--- begin Record list ---

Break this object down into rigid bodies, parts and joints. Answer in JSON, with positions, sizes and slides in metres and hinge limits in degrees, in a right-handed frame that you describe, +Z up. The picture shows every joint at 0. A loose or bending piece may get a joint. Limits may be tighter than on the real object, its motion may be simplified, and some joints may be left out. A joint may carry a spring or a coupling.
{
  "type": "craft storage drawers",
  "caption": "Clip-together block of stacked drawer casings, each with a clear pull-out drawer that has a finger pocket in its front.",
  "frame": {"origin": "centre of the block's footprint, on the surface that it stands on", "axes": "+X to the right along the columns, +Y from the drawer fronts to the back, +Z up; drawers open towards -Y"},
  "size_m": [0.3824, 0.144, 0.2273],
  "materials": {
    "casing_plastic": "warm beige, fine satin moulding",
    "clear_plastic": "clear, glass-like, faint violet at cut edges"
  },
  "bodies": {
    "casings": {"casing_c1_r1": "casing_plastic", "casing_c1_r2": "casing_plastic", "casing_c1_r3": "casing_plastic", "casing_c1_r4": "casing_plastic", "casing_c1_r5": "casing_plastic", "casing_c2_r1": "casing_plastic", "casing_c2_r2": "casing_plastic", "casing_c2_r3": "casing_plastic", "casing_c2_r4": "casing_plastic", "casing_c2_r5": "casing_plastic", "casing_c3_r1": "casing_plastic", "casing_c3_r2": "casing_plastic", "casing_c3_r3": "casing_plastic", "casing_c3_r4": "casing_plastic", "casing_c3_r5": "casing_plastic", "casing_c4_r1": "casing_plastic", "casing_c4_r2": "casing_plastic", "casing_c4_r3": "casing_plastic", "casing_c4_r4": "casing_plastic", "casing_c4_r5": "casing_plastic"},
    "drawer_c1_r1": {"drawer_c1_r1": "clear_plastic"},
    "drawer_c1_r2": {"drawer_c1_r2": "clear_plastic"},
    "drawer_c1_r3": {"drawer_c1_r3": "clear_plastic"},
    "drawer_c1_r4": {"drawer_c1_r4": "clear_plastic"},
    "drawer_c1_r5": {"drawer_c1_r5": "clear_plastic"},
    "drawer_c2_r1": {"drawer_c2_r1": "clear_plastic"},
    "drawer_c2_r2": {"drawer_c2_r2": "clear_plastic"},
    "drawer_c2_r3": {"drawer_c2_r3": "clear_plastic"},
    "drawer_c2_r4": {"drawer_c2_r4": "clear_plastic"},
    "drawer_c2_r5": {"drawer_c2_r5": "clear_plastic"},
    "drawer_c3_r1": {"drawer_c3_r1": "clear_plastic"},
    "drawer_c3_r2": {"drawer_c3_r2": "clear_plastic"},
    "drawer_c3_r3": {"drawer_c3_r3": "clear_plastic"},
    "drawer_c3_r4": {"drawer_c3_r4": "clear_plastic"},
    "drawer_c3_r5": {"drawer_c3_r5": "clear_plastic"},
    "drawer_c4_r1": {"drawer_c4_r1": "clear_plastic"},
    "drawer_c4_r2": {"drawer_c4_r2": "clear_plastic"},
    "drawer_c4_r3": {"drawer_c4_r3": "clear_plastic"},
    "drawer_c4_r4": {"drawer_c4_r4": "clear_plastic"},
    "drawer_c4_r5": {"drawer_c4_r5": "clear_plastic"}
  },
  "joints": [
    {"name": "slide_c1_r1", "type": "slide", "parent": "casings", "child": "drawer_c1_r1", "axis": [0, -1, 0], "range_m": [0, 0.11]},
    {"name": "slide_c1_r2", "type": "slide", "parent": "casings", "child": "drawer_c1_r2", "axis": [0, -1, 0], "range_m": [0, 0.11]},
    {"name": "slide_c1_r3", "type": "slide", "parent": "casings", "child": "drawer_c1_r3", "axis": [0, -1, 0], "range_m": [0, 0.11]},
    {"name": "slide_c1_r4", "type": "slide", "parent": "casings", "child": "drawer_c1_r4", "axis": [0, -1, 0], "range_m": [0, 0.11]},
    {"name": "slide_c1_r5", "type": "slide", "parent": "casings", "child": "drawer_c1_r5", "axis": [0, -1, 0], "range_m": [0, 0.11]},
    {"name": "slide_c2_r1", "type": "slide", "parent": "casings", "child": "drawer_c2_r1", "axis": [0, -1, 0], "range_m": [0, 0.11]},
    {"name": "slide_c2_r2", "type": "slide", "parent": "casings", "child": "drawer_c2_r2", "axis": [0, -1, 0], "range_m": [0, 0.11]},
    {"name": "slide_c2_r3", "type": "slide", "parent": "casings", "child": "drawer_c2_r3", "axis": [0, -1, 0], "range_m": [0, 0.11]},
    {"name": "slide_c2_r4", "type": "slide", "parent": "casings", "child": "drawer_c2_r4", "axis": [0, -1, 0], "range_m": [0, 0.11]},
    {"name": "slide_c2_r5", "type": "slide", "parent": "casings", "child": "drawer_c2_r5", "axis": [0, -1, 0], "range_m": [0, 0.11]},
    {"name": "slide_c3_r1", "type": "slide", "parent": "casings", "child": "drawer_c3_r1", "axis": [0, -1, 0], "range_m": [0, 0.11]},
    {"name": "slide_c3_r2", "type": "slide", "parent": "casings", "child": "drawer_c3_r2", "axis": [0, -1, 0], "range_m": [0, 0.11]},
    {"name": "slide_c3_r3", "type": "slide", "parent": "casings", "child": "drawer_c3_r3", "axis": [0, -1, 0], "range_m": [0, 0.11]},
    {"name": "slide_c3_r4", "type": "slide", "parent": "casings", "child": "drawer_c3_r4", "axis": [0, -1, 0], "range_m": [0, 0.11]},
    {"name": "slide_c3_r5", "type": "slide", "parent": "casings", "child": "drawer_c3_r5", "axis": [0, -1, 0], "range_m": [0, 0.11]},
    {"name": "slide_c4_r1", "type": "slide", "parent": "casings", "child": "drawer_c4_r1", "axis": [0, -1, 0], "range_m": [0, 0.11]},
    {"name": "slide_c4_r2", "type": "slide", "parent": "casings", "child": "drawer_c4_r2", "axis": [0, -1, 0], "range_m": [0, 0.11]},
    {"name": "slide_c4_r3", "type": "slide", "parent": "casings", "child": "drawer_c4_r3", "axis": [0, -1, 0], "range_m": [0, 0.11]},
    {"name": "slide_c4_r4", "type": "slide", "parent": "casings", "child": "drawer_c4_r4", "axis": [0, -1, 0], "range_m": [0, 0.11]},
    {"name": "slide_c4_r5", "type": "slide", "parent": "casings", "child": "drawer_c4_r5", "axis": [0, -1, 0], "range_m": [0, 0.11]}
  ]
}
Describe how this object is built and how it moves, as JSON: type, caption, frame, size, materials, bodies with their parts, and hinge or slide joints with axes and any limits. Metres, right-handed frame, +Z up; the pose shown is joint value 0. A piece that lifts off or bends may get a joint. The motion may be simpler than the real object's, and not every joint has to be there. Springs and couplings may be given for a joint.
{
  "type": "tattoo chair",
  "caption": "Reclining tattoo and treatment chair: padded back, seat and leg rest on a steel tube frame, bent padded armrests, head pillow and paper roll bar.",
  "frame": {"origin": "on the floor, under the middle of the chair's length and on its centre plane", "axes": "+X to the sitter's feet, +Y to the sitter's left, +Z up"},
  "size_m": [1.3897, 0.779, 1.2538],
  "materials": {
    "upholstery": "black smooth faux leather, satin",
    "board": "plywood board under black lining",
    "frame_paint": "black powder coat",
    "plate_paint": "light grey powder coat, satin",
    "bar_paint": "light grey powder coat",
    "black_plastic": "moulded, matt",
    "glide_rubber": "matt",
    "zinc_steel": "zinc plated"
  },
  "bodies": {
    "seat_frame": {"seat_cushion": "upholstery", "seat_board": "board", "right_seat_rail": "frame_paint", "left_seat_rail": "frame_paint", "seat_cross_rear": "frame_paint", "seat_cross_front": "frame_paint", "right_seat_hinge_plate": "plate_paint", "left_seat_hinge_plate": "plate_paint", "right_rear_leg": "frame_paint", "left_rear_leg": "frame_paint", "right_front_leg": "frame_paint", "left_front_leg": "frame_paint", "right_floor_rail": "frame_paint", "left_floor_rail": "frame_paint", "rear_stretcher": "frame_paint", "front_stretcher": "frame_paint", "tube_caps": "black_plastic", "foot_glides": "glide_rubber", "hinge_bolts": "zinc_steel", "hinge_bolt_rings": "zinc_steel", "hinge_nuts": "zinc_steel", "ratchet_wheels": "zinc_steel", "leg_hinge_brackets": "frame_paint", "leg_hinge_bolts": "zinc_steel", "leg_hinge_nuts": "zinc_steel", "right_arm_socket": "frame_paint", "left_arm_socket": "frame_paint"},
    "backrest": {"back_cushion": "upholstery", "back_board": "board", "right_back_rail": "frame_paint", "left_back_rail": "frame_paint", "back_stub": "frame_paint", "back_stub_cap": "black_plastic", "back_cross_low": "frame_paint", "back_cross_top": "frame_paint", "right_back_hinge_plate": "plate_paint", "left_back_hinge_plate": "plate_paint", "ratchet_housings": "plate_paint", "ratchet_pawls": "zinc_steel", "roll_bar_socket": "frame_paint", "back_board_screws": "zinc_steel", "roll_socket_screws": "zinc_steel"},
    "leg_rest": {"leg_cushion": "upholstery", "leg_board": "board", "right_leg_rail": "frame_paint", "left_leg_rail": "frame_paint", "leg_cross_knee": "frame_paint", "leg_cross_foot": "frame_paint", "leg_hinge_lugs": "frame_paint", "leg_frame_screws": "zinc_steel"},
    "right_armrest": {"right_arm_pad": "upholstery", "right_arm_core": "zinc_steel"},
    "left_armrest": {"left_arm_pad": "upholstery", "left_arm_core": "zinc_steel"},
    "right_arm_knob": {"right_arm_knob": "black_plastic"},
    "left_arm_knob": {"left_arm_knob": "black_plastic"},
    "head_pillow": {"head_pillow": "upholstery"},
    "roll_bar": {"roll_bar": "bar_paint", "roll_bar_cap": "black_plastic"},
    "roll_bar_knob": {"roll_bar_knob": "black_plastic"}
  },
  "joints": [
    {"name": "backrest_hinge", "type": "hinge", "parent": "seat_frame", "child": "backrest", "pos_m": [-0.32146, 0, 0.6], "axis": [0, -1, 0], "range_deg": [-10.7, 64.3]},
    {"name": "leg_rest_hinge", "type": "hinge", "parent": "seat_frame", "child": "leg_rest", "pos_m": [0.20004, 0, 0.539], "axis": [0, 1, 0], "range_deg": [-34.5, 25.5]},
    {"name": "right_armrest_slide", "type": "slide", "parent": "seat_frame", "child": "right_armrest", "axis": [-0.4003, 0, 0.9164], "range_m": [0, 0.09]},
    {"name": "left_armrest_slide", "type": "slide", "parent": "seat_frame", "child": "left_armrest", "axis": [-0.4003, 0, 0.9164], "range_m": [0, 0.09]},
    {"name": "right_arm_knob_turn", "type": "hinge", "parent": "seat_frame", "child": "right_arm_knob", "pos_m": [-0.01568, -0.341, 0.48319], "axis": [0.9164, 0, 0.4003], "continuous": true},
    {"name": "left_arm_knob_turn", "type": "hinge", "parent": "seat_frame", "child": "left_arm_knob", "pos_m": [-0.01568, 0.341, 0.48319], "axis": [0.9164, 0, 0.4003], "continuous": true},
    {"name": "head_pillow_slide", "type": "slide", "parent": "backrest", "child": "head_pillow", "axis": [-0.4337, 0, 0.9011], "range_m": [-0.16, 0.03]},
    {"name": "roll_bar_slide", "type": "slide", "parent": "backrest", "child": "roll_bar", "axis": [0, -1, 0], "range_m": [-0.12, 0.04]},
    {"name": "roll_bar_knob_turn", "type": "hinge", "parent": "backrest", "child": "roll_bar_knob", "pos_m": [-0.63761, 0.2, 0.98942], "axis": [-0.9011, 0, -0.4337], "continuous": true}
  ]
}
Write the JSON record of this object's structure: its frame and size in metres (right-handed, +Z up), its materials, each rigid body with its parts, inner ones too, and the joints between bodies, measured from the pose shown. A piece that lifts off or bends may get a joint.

--- end Record list ---

The problem — Pick out, from the lines above, every one that contains the string "each".

Written reply —
  "caption": "Clip-together block of stacked drawer casings, each with a clear pull-out drawer that has a finger pocket in its front.",
Write the JSON record of this object's structure: its frame and size in metres (right-handed, +Z up), its materials, each rigid body with its parts, inner ones too, and the joints between bodies, measured from the pose shown. A piece that lifts off or bends may get a joint.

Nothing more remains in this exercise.